LGBT visitors and students often say they feel less welcome in public spaces than other guests. One of our recent initiatives to deal with this experience was to offer LGBT sensitivity training to our Visitor Services staff and docents. The training was led by Virginia Lamneck, Program Director of Equality Virginia and a member of Virginia Governor Terry McAuliffe’s LGBT Tourism Taskforce. Lamneck is an advocate for LGBT equality and is widely considered an expert in the field. During the half-day workshop, the group discussed LGBT definitions and terminology, explored recent changes to state and federal laws, and shared sobering statistics on LGBT peoples’ negative experiences. One of the most powerful segments was what Lamneck called an empathy exercise, where participants were led through the coming out process for LGBT individuals and the potential responses from families, friends, and colleagues.

After the formal part of the program, participants were asked to share their thoughts. Docents revealed their anxieties about accidentally misidentifying a student’s gender. Others talked about strategies for more gender-neutral greetings or directions to the bathroom. One staff member felt comfortable enough to share that her childhood friend committed suicide after a negative coming out experience.
 

Photo Credit: Elise Theuer for the Chrysler Museum of Art

 

One of the training’s most positive outcomes was the bond that was created between staff and docent volunteers. Like many museums, the Chrysler’s staff and volunteer corps tend to represent different demographics. Front-line staff members skew young, and many identify as LGBT or are personally familiar with the community. By contrast, docents are largely retired, overwhelmingly female and straight. This training session allowed both groups the opportunity to better understand each other’s personal lives and experiences.

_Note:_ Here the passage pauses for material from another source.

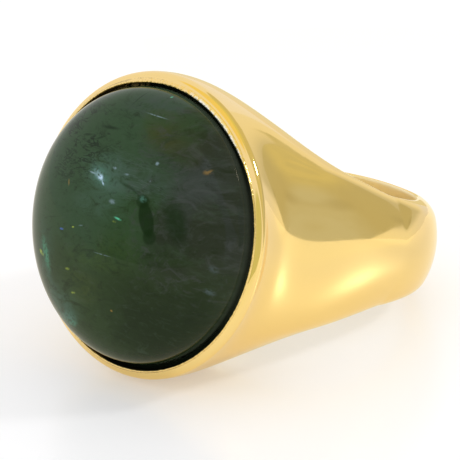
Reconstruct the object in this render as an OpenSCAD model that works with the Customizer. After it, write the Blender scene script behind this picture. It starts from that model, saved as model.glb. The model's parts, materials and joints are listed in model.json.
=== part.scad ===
// Finger ring: one gold casting whose band widens into a round head, and a domed stone in its bezel.
// The ring is shaped upright, with the finger along Z and the stone facing -Y.
// It is then laid on its side, as it comes to rest.

/* [Finger hole] */
// Diameter of the finger hole
finger_d = 17.3; // [16.5:0.1:18]

/* [Band] */
// Thickness of the band at the two sides of the finger
side_t = 2; // [1.8:0.05:2.4]
// Thickness of the band at the back of the finger
back_t = 1.65; // [1.5:0.05:2]
// Width of the band along the finger
band_w = 6.8; // [6.6:0.1:7.6]
// How much wider the band is at the very back of the finger
back_flare = 0.6; // [0:0.1:0.8]
// Radius of the arc that the outer face makes across the band
face_r = 6.2; // [5.5:0.1:9]
// Radius that rounds the band's edges at the two sides
side_edge_r = 1.6; // [1.2:0.1:2]
// Radius that rounds the band's edges at the back
back_edge_r = 2.9; // [2:0.1:3.1]

/* [Head] */
// Diameter of the head at the crease below the bezel
head_d = 20; // [19.8:0.1:21]
// Height of the bezel's rim above the middle of the finger hole
rim_h = 14.15; // [13.5:0.05:15.5]
// Drop from the bezel's rim to the crease
bezel_drop = 0.35; // [0.25:0.05:0.5]
// Angle that the bezel's sloping face turns through, from its lip to the crease
bezel_turn = 28; // [10:2:40]
// How far behind the middle of the finger hole the shoulders begin to widen
widen_back = 4; // [3:0.1:5]
// How far behind the middle of the finger hole the section begins to turn round
turn_back = 5.5; // [4:0.1:7]
// Depth of the waist that the head has on its two sides, below the bezel
waist = 0.6; // [0:0.05:0.7]
// Fullness of the shoulders below the bezel
cheek = 0.1; // [0:0.05:0.2]

/* [Stone] */
// Diameter of the bezel's opening
opening_d = 18.8; // [18.6:0.1:18.8]
// Diameter of the stone's dome, which a dark groove parts from the bezel
dome_d = 18; // [17.6:0.1:18.2]
// Height of the dome above the bezel's rim
dome_h = 4; // [3:0.05:5]
// Fullness of the dome, where 2 is half an ellipse
dome_fullness = 2.25; // [2:0.05:2.6]
// Depth of the groove between the dome and the bezel
groove_depth = 0.5; // [0.3:0.05:0.5]
// How far the stone's girdle reaches under the bezel's lip
girdle_reach = 0.05; // [0.03:0.01:0.08]
// Depth of the girdle's upper edge below the rim
girdle_drop = 0.7; // [0.7:0.05:0.8]
// Height of the girdle
girdle_h = 0.1; // [0.05:0.05:0.15]
// Depth of the stone's flat underside below the rim
base_drop = 2.4; // [1.5:0.1:3]
// Diameter of the stone's flat underside
base_d = 13; // [10:0.5:14]
// Gap between the stone and the metal
stone_gap = 0.07; // [0.05:0.01:0.1]

/* [Smoothness] */
// Steps across half of the band's outer face
face_steps = 4; // [3:1:6]
// Steps round each edge of the band
edge_steps = 6; // [4:1:7]
// Steps across each flank, from the edge to the middle
flank_steps = 8; // [6:1:9]
// Steps round the back of the band, an odd number so that the lowest one lies flat
back_steps = 37; // [31:2:45]
// Steps from the finger hole's middle up to the crease
head_steps = 14; // [12:1:18]
// Steps over the dome
dome_steps = 16; // [12:1:24]
// Steps round the finger hole, the bezel and the stone
round_steps = 144; // [96:12:180]

/* [Hidden] */

finger_r = finger_d / 2;
side_r = finger_r + side_t;
back_r = finger_r + back_t;
crease_r = head_d / 2;
crease_h = rim_h - bezel_drop;
opening_r = opening_d / 2;
dome_r = dome_d / 2;
girdle_r = opening_r + girdle_reach;
girdle_top = rim_h - girdle_drop;

// The bezel's own ring is let this far into the head, on a 45 degree slope.
bezel_root = 0.6;
// The faceted head stops this far inside the bezel's round crease.
crease_inset = 0.02;
// Flat on top of the bezel's lip, beside the opening.
lip_flat = 0.06;
lip_steps = 6;
// How far a cutting shape runs past what it cuts.
overrun = 2;

// Smooth step from 0 to 1.
function soft_step(t) =
    let (k = max(0, min(1, t)))
    k * k * (3 - 2 * k);

// Share of the way to the crease at height h, starting a given distance behind the finger hole's middle.
function share(h, start) = max(0, min(1, (h + start) / (crease_h + start)));

// Half of the ring's width along the finger, at height h towards the stone.
function half_width(h) =
    let (t = share(h, widen_back))
    band_w / 2 + (crease_r - band_w / 2) * soft_step(t) + cheek * sin(180 * pow(t, 4));

// Half of the head's width across the finger, at share u of the way up to the crease.
function half_across(u) =
    side_r + (crease_r - crease_inset - side_r) * soft_step(u) - waist * sin(180 * pow(u, 3));

// Quarter of the band's section: half the outer face, the rounded edge, and the flank to the middle.
function band_section(half_x, half_z, edge_r) =
    let (
        face_x = half_x - face_r,
        edge_z = half_z - edge_r,
        edge_x = face_x + sqrt(pow(face_r - edge_r, 2) - pow(edge_z, 2)),
        turn = atan2(edge_z, edge_x - face_x)
    )
    concat(
        [for (i = [0 : face_steps - 1])
            let (a = turn * i / face_steps)
            [face_x + face_r * cos(a), face_r * sin(a)]],
        [for (i = [0 : edge_steps - 1])
            let (a = turn + (90 - turn) * i / edge_steps)
            [edge_x + edge_r * cos(a), edge_z + edge_r * sin(a)]],
        [for (i = [0 : flank_steps])
            [edge_x * (1 - i / flank_steps), half_z]]
    );

// Length of a list of points, from its first to number n.
function run_length(points, n) =
    n == 0 ? 0 : run_length(points, n - 1) + norm(points[n] - points[n - 1]);

quarter = face_steps + edge_steps + flank_steps;
side_section = band_section(side_r, half_width(0), side_edge_r);
side_length = run_length(side_section, quarter);
// The same number of points on a quarter circle, spaced as they are along the band's section.
round_section = [for (i = [0 : quarter])
    let (a = 90 * run_length(side_section, i) / side_length)
    [cos(a), sin(a)]];

// A section scaled to one by one, turned towards the circle as height h comes near the crease.
function mixed_section(section, half_x, half_z, h) =
    let (m = soft_step(share(h, turn_back)))
    [for (i = [0 : quarter])
        let (p = section[i])
        [p.x / half_x, p.y / half_z] * (1 - m) + round_section[i] * m];

// Back of the band: a section through the finger's axis, at an angle from the stone's direction.
function back_section(angle) =
    let (
        c = cos(angle),
        reach = side_r + (back_r - side_r) * c * c,
        edge_r = side_edge_r + (back_edge_r - side_edge_r) * c * c,
        flare = back_flare / 2 * pow(c * c, 4),
        half_z = half_width((reach - edge_r) * c) + flare,
        section = mixed_section(band_section(reach, half_z, edge_r), reach, half_z, reach * c)
    )
    [for (q = section)
        let (r = q.x * reach)
        [r * sin(angle), -r * c, q.y * (half_width(min(r, reach - edge_r) * c) + flare)]];

// Head: a flat section across the ring, at share u of the way up to the crease.
function head_section(u) =
    let (
        h = u * crease_h,
        half_z = u < 1 ? half_width(h) : crease_r - crease_inset,
        section = mixed_section(side_section, side_r, half_width(0), h)
    )
    [for (q = section) [q.x * half_across(u), -h, q.y * half_z]];

function flip_z(p) = [p.x, p.y, -p.z];
function flip_x(p) = [-p.x, p.y, p.z];

// Back sections run from the upper flank over the outer face to the lower flank.
// The two points on the finger's axis are shared by them all, so they are kept apart.
back_row = 2 * quarter - 1;
function back_row_points(section) = concat(
    [for (i = [1 : quarter]) section[quarter - i]],
    [for (i = [1 : quarter - 1]) flip_z(section[i])]
);
back_points = [for (s = [0 : back_steps])
    each back_row_points(back_section(90 + 180 * s / back_steps))];
axis_points = [[0, 0, half_width(0)], [0, 0, -half_width(0)]];

// Head sections are whole loops: face, upper flank, far face, lower flank.
head_row = 4 * quarter;
function head_row_points(section) =
    let (upper = concat([for (i = [0 : quarter]) section[i]],
        [for (i = [1 : quarter]) flip_x(section[quarter - i])]))
    concat(upper, [for (i = [1 : 2 * quarter - 1]) flip_z(upper[2 * quarter - i])]);
head_points = [for (s = [1 : head_steps])
    each head_row_points(head_section(s / head_steps))];

upper_axis = (back_steps + 1) * back_row;
lower_axis = upper_axis + 1;
head_start = upper_axis + 2;
last_row = back_steps * back_row;

// Number of the point at place p round head section s, where section 0 is shared with the back.
function head_index(s, p) =
    let (k = p % head_row)
    s > 0 ? head_start + (s - 1) * head_row + k
    : k < quarter ? quarter - 1 - k
    : k == quarter ? upper_axis
    : k < 3 * quarter ? last_row + k - quarter - 1
    : k == 3 * quarter ? lower_axis
    : 5 * quarter - 1 - k;

function two_triangles(a, b, c, d) = [[a, b, c], [a, c, d]];

back_faces = [for (s = [0 : back_steps - 1]) let (a = s * back_row, b = a + back_row)
    each concat(
        [[upper_axis, b, a], [lower_axis, a + back_row - 1, b + back_row - 1]],
        [for (i = [0 : back_row - 2]) each two_triangles(a + i, b + i, b + i + 1, a + i + 1)]
    )];
head_faces = [for (s = [0 : head_steps - 1], p = [0 : head_row - 1])
    each two_triangles(
        head_index(s, p),
        head_index(s + 1, p),
        head_index(s + 1, p + 1),
        head_index(s, p + 1)
    )];
top_face = [for (p = [1 : head_row]) head_index(head_steps, head_row - p)];

// The bezel's face is a shallow arc that slopes from the lip down to the crease.
lip_r = opening_r + lip_flat;
bezel_slope = atan2(bezel_drop, crease_r - lip_r);
bezel_chord = norm([bezel_drop, crease_r - lip_r]);
bezel_face_r = bezel_chord / 2 / sin(bezel_turn / 2);
bezel_profile = concat(
    [[0, crease_h - bezel_root], [crease_r - bezel_root, crease_h - bezel_root]],
    [for (i = [0 : lip_steps])
        let (start = bezel_slope + bezel_turn / 2, a = start - bezel_turn * i / lip_steps)
        [crease_r - bezel_face_r * (sin(start) - sin(a)), crease_h + bezel_face_r * (cos(a) - cos(start))]],
    [[0, rim_h]]
);

// Underside and girdle of the stone, or of its seat when grown by a gap.
function seat_profile(grow) = [
    [0, rim_h - base_drop - grow],
    [base_d / 2, rim_h - base_drop - grow],
    [girdle_r + grow, girdle_top - girdle_h - grow],
    [girdle_r + grow, girdle_top]
];
// The bezel's wall stands over the girdle, and the stone's own wall over the groove's floor.
pocket_profile = concat(seat_profile(stone_gap), [
    [opening_r, girdle_top + stone_gap],
    [opening_r, rim_h + overrun],
    [0, rim_h + overrun]
]);
dome_profile = [for (i = [0 : dome_steps])
    let (a = 90 * i / dome_steps)
    [dome_r * pow(cos(a), 2 / dome_fullness), rim_h + dome_h * pow(sin(a), 2 / dome_fullness)]];
stone_profile = concat(seat_profile(0), [[dome_r, rim_h - groove_depth]], dome_profile);

// The ring comes to rest where its back and its head are equally low.
function rest_height(p, tilt) = p.z * cos(tilt) - p.y * sin(tilt);
function lowest(points, tilt) = min([for (p = points) rest_height(p, tilt)]);
function find_tilt(low, high, n) =
    let (tilt = (low + high) / 2)
    n == 0 ? tilt
    : lowest(head_points, tilt) > lowest(back_points, tilt) ? find_tilt(low, tilt, n - 1)
    : find_tilt(tilt, high, n - 1);
rest_tilt = find_tilt(5, 30, 30);
floor_h = lowest(back_points, rest_tilt);
rear_y = max([for (p = back_points) p.y * cos(rest_tilt) + p.z * sin(rest_tilt)]);
front_y = -max([for (p = dome_profile) p.y * cos(rest_tilt) + p.x * sin(rest_tilt)]);

module lay_down() {
    translate([0, -(rear_y + front_y) / 2, -floor_h])
        rotate([-rest_tilt, 0, 0])
            children();
}

module turned_towards_stone(profile) {
    rotate([90, 0, 0])
        rotate_extrude($fn = round_steps)
            polygon(profile);
}

module ring_body() {
    color("goldenrod")
        lay_down()
            difference() {
                union() {
                    polyhedron(concat(back_points, axis_points, head_points),
                        concat(back_faces, head_faces, [top_face]));
                    turned_towards_stone(bezel_profile);
                }
                cylinder(h = head_d + 2 * overrun, r = finger_r, center = true, $fn = round_steps);
                turned_towards_stone(pocket_profile);
            }
}

module cabochon() {
    color("darkgreen")
        lay_down()
            turned_towards_stone(stone_profile);
}

ring_body();
cabochon();
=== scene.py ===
"""Looks of a gold ring with a round tourmaline cabochon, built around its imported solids."""
import json
import math
import bmesh
import bpy
import numpy as np
from mathutils import Matrix, Vector


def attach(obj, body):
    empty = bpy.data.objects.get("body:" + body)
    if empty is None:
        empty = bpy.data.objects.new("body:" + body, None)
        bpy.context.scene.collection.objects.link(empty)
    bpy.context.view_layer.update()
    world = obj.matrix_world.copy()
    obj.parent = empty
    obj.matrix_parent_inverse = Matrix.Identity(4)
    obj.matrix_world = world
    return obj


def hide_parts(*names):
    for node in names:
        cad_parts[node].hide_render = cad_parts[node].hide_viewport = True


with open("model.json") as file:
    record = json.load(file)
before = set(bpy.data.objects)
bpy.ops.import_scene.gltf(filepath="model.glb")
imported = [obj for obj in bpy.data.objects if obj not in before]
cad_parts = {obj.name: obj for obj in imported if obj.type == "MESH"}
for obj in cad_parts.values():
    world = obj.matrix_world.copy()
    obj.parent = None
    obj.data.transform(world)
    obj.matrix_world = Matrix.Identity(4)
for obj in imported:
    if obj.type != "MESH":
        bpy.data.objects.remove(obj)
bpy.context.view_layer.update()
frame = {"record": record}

MM = 0.001

# The ring's sizes in millimetres, the same as in its solids.
FINGER_R = 8.65
SIDE_R = 10.65
BACK_R = 10.3
BAND_HALF = 3.4
BACK_FLARE = 0.3
BACK_FLARE_POWER = 8
FACE_R = 6.2
SIDE_EDGE_R = 1.6
BACK_EDGE_R = 2.9
CREASE_R = 10.0
RIM_H = 14.15
BEZEL_DROP = 0.35
CREASE_H = RIM_H - BEZEL_DROP
WIDEN_BACK = 4.0
TURN_BACK = 5.5
WAIST = 0.6
WAIST_POWER = 3
CHEEK = 0.1
CHEEK_POWER = 4
OPENING_R = 9.4
BEZEL_TURN = math.radians(28)
DOME_R = 9.0
DOME_H = 4.0
DOME_FULLNESS = 2.25
GROOVE_DEPTH = 0.5
GIRDLE_R = 9.45
GIRDLE_DROP = 0.7
GIRDLE_H = 0.1
BASE_R = 6.5
BASE_DROP = 2.4
STONE_GAP = 0.07
GIRDLE_LOW = RIM_H - GIRDLE_DROP - GIRDLE_H - STONE_GAP

# Small roundings of the metal's edges, in millimetres.
HOLE_ROUND = 0.4
CREASE_ROUND = 0.24
LIP_R = OPENING_R + 0.14
LIP_BEAD = 0.06
# Where the lip was pushed further over the stone: reach, fade, outer radius and lowest height in
# millimetres, middle and half length in degrees, and how fast it grows to its full reach from either end.
LIP_REACH = 0.17
LIP_REACH_FADE = 0.3
LIP_REACH_R = LIP_R + 0.2
LIP_REACH_LOW = RIM_H - GIRDLE_DROP + 0.1
LIP_REACH_AT = 75
LIP_REACH_HALF = 52
LIP_REACH_RISE = 1.6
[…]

The efforts described above represent our museum’s growing commitment to create an environment where diversity and inclusion are valued and prioritized. The programming and training related to the LGBT community has not only pushed the museum to the forefront of regional leadership in inclusive practices, it has also created a more hospitable environment for Hampton Roads’ diverse audiences than ever before, and we are reaping the rewards through increased attendance and diversity among our visitors.